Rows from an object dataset
___
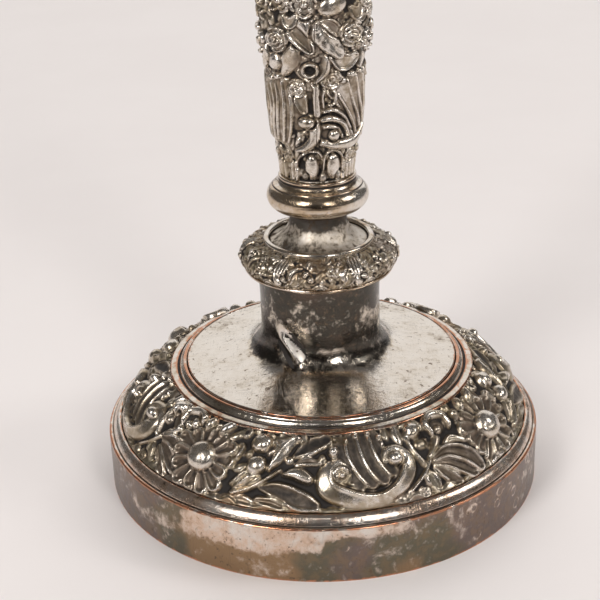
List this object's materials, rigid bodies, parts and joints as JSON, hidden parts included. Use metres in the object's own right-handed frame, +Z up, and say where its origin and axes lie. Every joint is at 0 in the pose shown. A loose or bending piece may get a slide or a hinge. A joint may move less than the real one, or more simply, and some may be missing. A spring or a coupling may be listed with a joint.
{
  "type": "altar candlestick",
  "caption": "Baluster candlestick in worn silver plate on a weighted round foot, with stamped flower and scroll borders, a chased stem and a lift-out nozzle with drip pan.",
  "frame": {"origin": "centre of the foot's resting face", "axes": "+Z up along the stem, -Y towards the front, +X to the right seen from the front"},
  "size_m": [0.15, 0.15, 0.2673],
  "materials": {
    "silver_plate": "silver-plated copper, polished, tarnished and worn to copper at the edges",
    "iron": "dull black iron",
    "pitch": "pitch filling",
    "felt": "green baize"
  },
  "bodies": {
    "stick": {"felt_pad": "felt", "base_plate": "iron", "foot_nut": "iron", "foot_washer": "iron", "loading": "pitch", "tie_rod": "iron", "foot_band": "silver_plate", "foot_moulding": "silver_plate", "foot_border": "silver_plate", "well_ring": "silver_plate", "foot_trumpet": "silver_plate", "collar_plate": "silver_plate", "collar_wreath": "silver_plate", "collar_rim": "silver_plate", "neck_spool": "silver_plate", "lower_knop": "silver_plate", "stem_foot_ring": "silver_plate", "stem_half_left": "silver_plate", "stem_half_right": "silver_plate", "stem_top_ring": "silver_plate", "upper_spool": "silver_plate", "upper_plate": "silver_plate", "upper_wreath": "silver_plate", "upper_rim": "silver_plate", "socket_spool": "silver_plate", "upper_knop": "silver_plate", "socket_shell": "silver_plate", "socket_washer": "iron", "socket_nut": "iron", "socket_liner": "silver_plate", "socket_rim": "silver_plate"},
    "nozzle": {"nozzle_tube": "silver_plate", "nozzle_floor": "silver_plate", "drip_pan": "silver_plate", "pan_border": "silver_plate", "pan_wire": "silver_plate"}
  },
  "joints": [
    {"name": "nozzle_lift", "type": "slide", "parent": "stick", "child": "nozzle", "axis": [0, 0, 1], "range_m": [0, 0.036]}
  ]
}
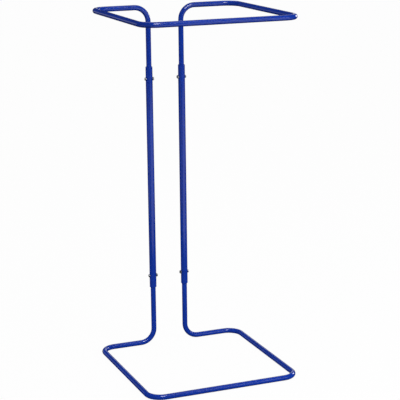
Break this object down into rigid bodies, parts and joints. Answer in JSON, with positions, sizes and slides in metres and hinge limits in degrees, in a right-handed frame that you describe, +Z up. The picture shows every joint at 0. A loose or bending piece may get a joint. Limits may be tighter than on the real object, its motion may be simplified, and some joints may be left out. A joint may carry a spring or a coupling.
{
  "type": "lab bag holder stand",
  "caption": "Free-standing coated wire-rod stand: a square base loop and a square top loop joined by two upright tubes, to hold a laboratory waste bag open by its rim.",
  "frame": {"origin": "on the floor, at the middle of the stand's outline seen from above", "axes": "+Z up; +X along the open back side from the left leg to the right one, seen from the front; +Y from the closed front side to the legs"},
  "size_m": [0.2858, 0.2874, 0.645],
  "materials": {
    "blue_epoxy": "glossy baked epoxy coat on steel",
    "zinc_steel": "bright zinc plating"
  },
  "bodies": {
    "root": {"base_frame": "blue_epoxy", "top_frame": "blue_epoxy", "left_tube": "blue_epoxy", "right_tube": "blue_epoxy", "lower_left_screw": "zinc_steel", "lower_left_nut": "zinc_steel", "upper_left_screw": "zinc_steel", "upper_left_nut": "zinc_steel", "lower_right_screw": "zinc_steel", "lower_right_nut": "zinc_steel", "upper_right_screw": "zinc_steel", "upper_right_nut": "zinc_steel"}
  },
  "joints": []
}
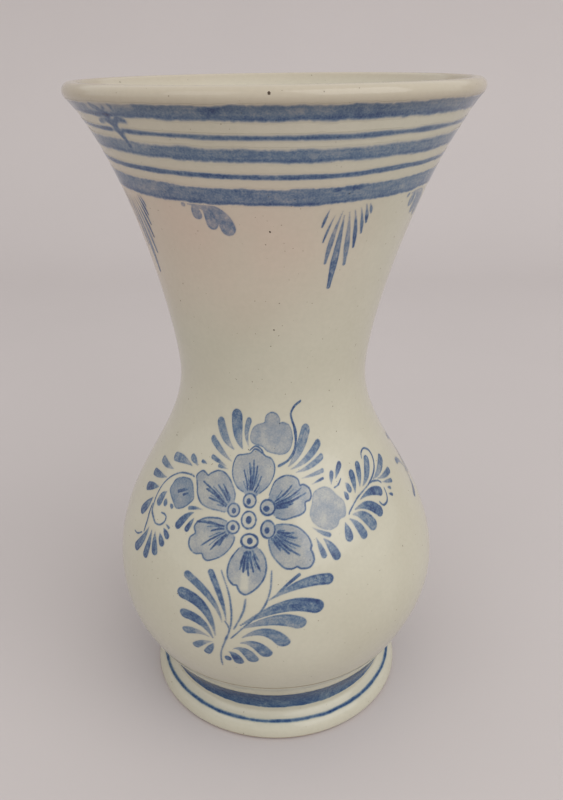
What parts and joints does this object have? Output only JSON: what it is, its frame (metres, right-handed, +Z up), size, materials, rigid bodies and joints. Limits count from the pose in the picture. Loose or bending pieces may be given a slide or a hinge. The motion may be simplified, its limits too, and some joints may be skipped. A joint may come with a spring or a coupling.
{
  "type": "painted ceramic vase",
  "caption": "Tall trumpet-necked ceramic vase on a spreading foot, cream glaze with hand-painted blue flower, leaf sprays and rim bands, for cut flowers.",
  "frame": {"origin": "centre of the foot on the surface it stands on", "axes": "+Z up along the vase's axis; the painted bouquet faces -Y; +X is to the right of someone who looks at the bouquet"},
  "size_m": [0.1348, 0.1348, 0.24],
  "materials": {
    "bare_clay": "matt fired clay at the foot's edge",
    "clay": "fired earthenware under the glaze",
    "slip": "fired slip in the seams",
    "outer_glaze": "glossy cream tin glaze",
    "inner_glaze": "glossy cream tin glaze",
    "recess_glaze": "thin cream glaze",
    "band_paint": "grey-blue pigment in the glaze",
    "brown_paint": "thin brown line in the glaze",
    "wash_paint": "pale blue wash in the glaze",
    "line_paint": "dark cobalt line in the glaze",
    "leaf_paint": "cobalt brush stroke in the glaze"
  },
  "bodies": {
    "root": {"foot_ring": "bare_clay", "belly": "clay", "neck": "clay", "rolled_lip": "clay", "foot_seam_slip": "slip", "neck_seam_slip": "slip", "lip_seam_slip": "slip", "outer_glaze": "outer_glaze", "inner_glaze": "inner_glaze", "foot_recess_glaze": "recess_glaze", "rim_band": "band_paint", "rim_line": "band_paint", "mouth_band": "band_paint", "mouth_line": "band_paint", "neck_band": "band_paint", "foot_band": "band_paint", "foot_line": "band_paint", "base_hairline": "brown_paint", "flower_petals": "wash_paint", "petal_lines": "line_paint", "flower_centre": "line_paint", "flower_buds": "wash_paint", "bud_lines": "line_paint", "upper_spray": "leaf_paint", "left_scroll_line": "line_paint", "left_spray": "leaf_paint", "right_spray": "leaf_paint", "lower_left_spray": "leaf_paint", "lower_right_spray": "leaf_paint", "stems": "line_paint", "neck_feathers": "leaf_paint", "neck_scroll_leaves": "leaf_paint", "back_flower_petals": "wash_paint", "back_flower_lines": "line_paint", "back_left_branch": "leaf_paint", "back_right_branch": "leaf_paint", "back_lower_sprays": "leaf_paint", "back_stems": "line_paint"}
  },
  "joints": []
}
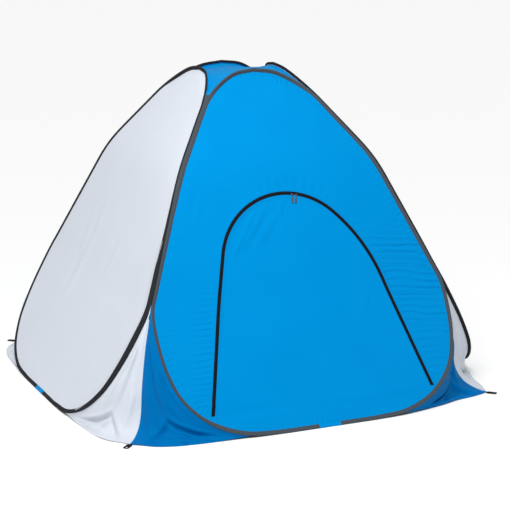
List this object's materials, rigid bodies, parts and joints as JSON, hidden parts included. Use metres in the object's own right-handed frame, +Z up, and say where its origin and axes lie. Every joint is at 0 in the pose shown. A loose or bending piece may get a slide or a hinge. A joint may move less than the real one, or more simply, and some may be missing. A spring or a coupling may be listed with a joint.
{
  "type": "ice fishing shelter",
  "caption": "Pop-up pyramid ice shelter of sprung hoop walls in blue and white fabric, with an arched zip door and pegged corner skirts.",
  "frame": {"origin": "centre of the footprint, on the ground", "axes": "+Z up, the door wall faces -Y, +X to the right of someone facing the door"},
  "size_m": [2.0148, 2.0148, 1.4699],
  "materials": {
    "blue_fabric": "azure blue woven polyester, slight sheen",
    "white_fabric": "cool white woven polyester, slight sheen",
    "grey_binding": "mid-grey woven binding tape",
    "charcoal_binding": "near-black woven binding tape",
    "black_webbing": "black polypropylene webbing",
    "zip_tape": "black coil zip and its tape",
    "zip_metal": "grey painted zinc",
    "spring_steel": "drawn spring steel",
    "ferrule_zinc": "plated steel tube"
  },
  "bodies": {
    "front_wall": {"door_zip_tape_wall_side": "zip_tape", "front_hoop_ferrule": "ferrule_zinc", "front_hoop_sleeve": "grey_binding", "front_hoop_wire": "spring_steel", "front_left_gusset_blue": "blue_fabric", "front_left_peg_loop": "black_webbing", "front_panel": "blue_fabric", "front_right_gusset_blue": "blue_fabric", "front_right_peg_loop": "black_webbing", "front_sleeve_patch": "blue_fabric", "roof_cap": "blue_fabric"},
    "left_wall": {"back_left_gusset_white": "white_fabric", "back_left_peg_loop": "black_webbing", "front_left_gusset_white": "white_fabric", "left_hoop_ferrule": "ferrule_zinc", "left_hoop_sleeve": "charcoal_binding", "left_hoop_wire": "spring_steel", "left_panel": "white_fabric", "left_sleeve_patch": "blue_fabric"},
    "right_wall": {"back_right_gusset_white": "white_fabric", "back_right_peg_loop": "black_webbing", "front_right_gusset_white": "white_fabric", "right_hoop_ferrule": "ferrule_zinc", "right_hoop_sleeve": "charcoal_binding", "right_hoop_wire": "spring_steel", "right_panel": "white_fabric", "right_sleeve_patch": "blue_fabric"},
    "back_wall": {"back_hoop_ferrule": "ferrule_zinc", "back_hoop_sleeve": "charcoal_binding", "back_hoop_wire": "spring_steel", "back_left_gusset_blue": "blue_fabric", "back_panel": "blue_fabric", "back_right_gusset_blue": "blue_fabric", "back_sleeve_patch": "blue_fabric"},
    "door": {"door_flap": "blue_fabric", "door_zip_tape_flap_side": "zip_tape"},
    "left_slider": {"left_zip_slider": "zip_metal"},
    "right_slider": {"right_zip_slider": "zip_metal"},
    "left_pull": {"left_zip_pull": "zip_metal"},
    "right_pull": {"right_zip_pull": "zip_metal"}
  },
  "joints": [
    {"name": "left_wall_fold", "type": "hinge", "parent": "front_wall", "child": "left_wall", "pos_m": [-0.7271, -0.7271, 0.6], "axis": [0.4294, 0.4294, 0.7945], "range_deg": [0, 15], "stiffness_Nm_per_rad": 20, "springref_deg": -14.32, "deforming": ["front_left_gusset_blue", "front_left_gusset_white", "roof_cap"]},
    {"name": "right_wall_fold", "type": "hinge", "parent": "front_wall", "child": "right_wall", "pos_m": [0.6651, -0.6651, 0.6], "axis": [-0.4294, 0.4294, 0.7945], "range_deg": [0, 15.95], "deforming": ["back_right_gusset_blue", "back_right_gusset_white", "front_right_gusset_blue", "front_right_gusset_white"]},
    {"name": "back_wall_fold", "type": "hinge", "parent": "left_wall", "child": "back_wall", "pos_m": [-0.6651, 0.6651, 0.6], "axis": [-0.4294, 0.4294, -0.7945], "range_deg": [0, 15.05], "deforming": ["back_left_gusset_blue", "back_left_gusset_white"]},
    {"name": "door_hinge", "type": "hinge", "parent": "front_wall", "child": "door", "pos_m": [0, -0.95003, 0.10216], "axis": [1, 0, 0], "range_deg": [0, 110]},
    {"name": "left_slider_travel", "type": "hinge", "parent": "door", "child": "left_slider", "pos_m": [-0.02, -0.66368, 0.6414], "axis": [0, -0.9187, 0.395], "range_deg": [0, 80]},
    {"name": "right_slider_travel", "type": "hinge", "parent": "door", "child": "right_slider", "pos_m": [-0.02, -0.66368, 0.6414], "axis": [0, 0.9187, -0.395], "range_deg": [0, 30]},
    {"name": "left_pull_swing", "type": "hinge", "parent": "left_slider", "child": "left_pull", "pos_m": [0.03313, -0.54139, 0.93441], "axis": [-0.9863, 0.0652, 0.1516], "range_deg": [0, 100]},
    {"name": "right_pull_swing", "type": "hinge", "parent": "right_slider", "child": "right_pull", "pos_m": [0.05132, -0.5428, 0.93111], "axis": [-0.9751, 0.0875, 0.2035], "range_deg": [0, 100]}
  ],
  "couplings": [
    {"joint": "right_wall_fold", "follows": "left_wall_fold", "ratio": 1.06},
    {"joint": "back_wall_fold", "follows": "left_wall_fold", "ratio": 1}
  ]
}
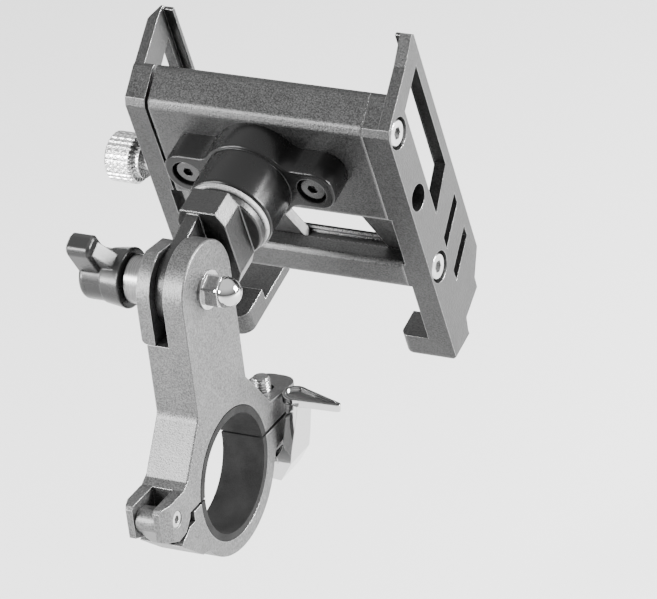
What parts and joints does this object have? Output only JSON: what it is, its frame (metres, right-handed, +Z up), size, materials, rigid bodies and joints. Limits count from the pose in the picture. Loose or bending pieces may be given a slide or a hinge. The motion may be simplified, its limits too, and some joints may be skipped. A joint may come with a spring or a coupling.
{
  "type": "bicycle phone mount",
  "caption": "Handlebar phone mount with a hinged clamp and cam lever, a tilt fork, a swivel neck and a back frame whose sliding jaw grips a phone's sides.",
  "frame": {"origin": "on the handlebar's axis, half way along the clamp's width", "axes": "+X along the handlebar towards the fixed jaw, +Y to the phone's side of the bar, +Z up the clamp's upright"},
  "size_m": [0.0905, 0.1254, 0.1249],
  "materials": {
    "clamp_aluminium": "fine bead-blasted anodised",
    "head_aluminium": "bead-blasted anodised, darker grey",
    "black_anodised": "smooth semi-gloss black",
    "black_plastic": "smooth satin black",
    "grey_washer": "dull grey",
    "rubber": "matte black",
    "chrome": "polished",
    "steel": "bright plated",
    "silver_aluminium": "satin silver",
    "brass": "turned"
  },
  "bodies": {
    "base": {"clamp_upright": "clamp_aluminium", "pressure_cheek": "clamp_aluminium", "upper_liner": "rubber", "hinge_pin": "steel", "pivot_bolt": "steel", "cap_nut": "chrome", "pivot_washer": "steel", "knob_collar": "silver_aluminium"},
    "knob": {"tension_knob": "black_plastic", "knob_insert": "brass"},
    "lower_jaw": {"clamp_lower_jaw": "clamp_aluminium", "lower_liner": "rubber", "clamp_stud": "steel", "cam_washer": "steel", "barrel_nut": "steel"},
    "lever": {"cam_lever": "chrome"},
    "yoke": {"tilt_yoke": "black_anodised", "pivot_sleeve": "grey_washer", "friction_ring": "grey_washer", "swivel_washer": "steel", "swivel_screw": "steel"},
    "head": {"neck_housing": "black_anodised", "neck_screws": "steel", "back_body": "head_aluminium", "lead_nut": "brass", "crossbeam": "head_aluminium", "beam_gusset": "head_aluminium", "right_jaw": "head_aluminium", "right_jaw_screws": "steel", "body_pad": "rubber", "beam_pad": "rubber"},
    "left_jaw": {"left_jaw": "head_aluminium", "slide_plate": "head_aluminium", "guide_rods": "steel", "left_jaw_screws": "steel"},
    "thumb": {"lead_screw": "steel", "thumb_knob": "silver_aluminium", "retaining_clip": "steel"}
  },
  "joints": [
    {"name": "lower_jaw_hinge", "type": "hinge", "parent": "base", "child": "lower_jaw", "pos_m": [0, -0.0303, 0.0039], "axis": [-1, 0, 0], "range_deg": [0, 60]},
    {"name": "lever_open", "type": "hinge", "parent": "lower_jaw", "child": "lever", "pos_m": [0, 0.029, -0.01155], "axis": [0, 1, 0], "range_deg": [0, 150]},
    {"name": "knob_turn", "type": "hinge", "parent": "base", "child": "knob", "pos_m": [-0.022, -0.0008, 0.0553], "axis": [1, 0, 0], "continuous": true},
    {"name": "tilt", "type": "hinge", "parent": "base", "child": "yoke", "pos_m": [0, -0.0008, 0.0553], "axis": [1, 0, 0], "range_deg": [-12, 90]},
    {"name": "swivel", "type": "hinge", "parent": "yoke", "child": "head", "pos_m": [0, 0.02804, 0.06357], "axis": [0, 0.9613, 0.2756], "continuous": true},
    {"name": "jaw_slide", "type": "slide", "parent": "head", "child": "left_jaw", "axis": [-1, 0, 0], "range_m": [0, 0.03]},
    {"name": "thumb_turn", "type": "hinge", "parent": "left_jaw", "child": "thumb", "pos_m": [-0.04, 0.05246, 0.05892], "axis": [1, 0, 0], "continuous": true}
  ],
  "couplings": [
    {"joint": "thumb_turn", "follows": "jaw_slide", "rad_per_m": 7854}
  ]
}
___
*Problem*: Give the number of lines in the entries that hold the word "origin", and nothing else.

*Response to this exercise*: 7